Accounts of how the law is deeply implicated in the establishment and maintenance of positions of dominance in society have a visible (albeit still marginal) place on most university humanities and social sciences programmes. Although by no means at the forefront of these intellectual provocations and strategic interventions, Law School critiques of law (often inspired by critical and intersectional accounts of racialized and gendered societal structures and norms) have a disproportionate -and not always productive -effect on how legal rights are valued by the most marginalised in society- of whom these critiques often speak. In the laudable quest for new forms of legality to deal with contemporary harms, the extant legal system is in danger of being relegated to the status of a mere object of criticism.

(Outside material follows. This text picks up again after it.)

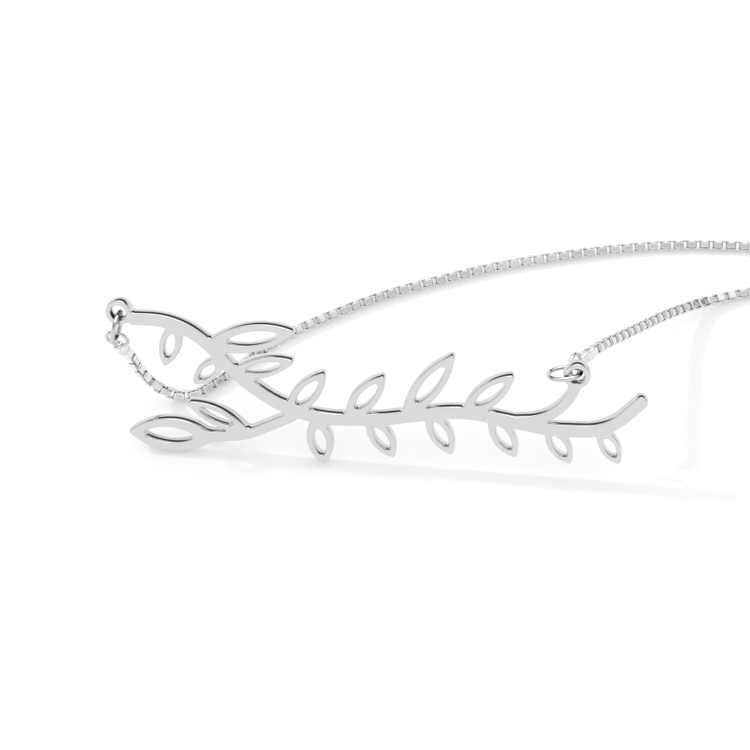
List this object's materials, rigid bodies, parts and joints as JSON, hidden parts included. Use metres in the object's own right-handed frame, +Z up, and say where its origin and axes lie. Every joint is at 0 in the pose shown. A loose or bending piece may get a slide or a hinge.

Walter Benjamin was inspired to write the 1921 essay: Critique of Violence (1995: 277-300) from his conviction that the conditions under which early 20th Century European legal systems operated called for detailed analysis and assessment of why the very concept of law demands that the natural tendency of individuals to seek to achieve particular objectives through violence should be suppressed and directed toward “legal ends that could only be realised by legal power” (Benjamin, 1995:280).
It is now nearly a 100 years since the publication of Critique of Violence. Not surprisingly given the passage of time, the contemporary legal situation has changed. The interests of law still require that individual ends must be pursued in ways other than through violence, but we can no longer reliably claim that individual ends are commensurable with legal ends; or that individuals ends are realisable by legal power.
Nearly a century ago, Walter Benjamin contemplated a time when human action would not be able to intervene “directly to the resolution of conflict between man and man, but only to matters concerning objects...” (1995:289). This would be a time in which human conflicts would be addressed only “indirectly” through what Benjamin described as the “technique of civil agreement”, such as the conference (1995:289).
In the contemporary legal situation, Benjamin’s prophecy has become all too real, and is manifested whenever individuals most dependent on the state, and therefore most proximate to its force, seek to deploy legal power against the state and its various emanations -with the objective of resolving human conflict, of relieving human suffering and of seeking compensation or reparation for human loss or dispossession.
The Critique of Violence came too much in advance of this-the contemporary situation- for its author. Now (perhaps) is the time to supplement the Critique with an analysis of how and why the concept of law today requires that particular individuals must be divested of both natural and legal violence; that is divested of both the capacity to deploy violence and the capacity to deploy the law. Of crucial significance is the fact that the legal situation today is as much a feature or function of the philosophical frames and tropes within which the question of the nature of law is analysed and determined as in was when Benjamin wrote the Critique.
The late 20th and 21st century embedding of European legal systems cannot be separated from the normative theories of law which have dominated the period. It is not the positive legal philosophy or natural law account of the relation between law, violence and justice which fails to reconcile the concept of law with the individual’s pursuit of legal ends, realisable by legal power. The theoretical/philosophical frame within which the deployment by individuals of legal violence is problematized is much closer in time, with the normative theories of law encompassed within the broad ambit of critical legal studies being necessary but not sufficient examples.
In an earlier commentary, I argued that Law Schools which embrace critical legal studies are well placed to produce the lawyers that will best serve the contemporary legal services market. I stand by that position -provided that the still urgent critiques of positions of dominance are re-directed toward existing legal actors, systems and processes, and not solely toward their utopian futures.
Benjamin, W. (1995) “Critique of Violence”, in Demetz, P. (ed.), Walter Benjamin: Reflections: Essays, Aphorisms, Autobiographical Writings, New York: Schocken Books, 277-300.